Given request »
Below you will find a set of lines. Repeat them all exactly.

## start Data excerpt

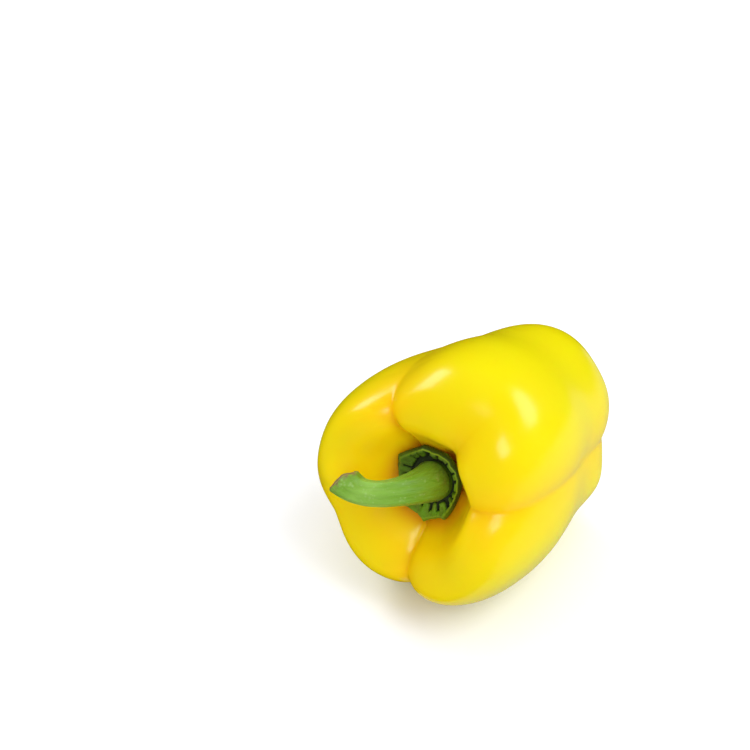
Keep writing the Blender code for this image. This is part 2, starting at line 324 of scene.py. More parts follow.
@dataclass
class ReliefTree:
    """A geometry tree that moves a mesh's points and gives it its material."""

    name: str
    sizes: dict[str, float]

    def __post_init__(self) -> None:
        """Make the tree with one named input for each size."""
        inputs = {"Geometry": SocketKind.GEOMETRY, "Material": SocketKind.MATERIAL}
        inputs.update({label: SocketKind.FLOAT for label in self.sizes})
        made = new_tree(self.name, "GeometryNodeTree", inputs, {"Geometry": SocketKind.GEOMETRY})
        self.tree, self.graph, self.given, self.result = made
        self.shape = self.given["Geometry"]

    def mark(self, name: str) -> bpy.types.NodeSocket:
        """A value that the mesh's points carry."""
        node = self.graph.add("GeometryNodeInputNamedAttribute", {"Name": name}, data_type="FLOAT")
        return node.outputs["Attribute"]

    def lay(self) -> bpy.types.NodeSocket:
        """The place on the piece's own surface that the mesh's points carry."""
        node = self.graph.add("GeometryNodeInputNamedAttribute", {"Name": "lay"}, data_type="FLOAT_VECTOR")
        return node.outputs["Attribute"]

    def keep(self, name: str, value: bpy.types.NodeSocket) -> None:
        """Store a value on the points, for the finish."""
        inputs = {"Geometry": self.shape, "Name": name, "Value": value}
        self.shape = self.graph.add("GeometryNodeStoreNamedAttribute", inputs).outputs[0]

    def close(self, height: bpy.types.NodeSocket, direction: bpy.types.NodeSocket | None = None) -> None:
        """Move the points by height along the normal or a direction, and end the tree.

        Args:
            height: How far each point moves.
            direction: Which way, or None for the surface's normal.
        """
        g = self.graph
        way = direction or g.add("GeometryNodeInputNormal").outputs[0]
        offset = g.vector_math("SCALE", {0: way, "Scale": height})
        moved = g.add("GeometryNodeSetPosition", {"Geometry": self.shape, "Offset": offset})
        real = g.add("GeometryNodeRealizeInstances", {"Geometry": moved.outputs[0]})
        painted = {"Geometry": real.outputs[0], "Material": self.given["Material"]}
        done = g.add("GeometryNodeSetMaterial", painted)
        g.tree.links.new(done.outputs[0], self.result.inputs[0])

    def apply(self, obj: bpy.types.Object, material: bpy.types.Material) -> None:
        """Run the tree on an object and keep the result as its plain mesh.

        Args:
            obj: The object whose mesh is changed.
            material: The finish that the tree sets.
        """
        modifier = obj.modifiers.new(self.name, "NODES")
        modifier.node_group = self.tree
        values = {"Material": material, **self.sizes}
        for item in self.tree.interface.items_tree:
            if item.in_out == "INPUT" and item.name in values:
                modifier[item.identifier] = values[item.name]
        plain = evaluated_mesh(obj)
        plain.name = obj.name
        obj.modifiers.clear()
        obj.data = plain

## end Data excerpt

Correct result »
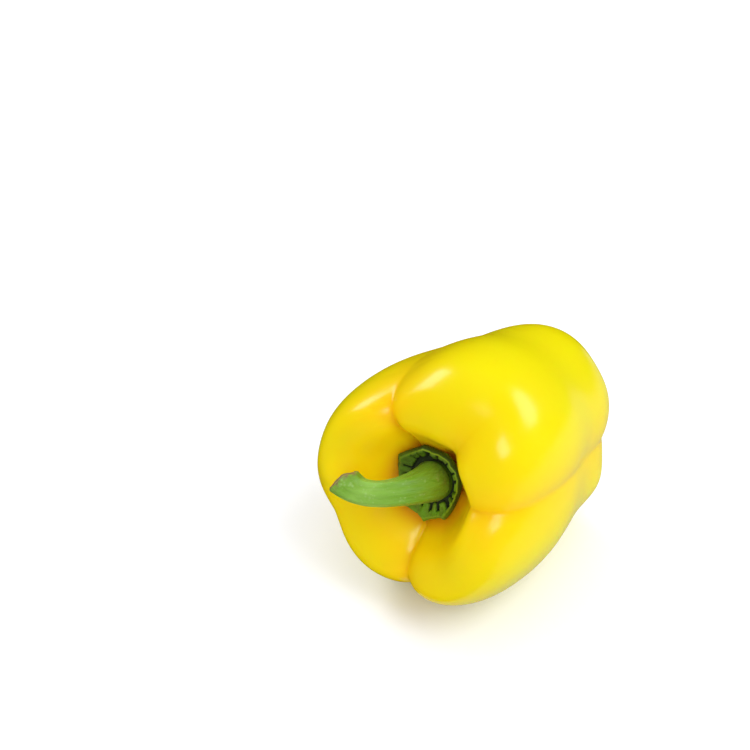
Keep writing the Blender code for this image. This is part 2, starting at line 324 of scene.py. More parts follow.
@dataclass
class ReliefTree:
    """A geometry tree that moves a mesh's points and gives it its material."""

    name: str
    sizes: dict[str, float]

    def __post_init__(self) -> None:
        """Make the tree with one named input for each size."""
        inputs = {"Geometry": SocketKind.GEOMETRY, "Material": SocketKind.MATERIAL}
        inputs.update({label: SocketKind.FLOAT for label in self.sizes})
        made = new_tree(self.name, "GeometryNodeTree", inputs, {"Geometry": SocketKind.GEOMETRY})
        self.tree, self.graph, self.given, self.result = made
        self.shape = self.given["Geometry"]

    def mark(self, name: str) -> bpy.types.NodeSocket:
        """A value that the mesh's points carry."""
        node = self.graph.add("GeometryNodeInputNamedAttribute", {"Name": name}, data_type="FLOAT")
        return node.outputs["Attribute"]

    def lay(self) -> bpy.types.NodeSocket:
        """The place on the piece's own surface that the mesh's points carry."""
        node = self.graph.add("GeometryNodeInputNamedAttribute", {"Name": "lay"}, data_type="FLOAT_VECTOR")
        return node.outputs["Attribute"]

    def keep(self, name: str, value: bpy.types.NodeSocket) -> None:
        """Store a value on the points, for the finish."""
        inputs = {"Geometry": self.shape, "Name": name, "Value": value}
        self.shape = self.graph.add("GeometryNodeStoreNamedAttribute", inputs).outputs[0]

    def close(self, height: bpy.types.NodeSocket, direction: bpy.types.NodeSocket | None = None) -> None:
        """Move the points by height along the normal or a direction, and end the tree.

        Args:
            height: How far each point moves.
            direction: Which way, or None for the surface's normal.
        """
        g = self.graph
        way = direction or g.add("GeometryNodeInputNormal").outputs[0]
        offset = g.vector_math("SCALE", {0: way, "Scale": height})
        moved = g.add("GeometryNodeSetPosition", {"Geometry": self.shape, "Offset": offset})
        real = g.add("GeometryNodeRealizeInstances", {"Geometry": moved.outputs[0]})
        painted = {"Geometry": real.outputs[0], "Material": self.given["Material"]}
        done = g.add("GeometryNodeSetMaterial", painted)
        g.tree.links.new(done.outputs[0], self.result.inputs[0])

    def apply(self, obj: bpy.types.Object, material: bpy.types.Material) -> None:
        """Run the tree on an object and keep the result as its plain mesh.

        Args:
            obj: The object whose mesh is changed.
            material: The finish that the tree sets.
        """
        modifier = obj.modifiers.new(self.name, "NODES")
        modifier.node_group = self.tree
        values = {"Material": material, **self.sizes}
        for item in self.tree.interface.items_tree:
            if item.in_out == "INPUT" and item.name in values:
                modifier[item.identifier] = values[item.name]
        plain = evaluated_mesh(obj)
        plain.name = obj.name
        obj.modifiers.clear()
        obj.data = plain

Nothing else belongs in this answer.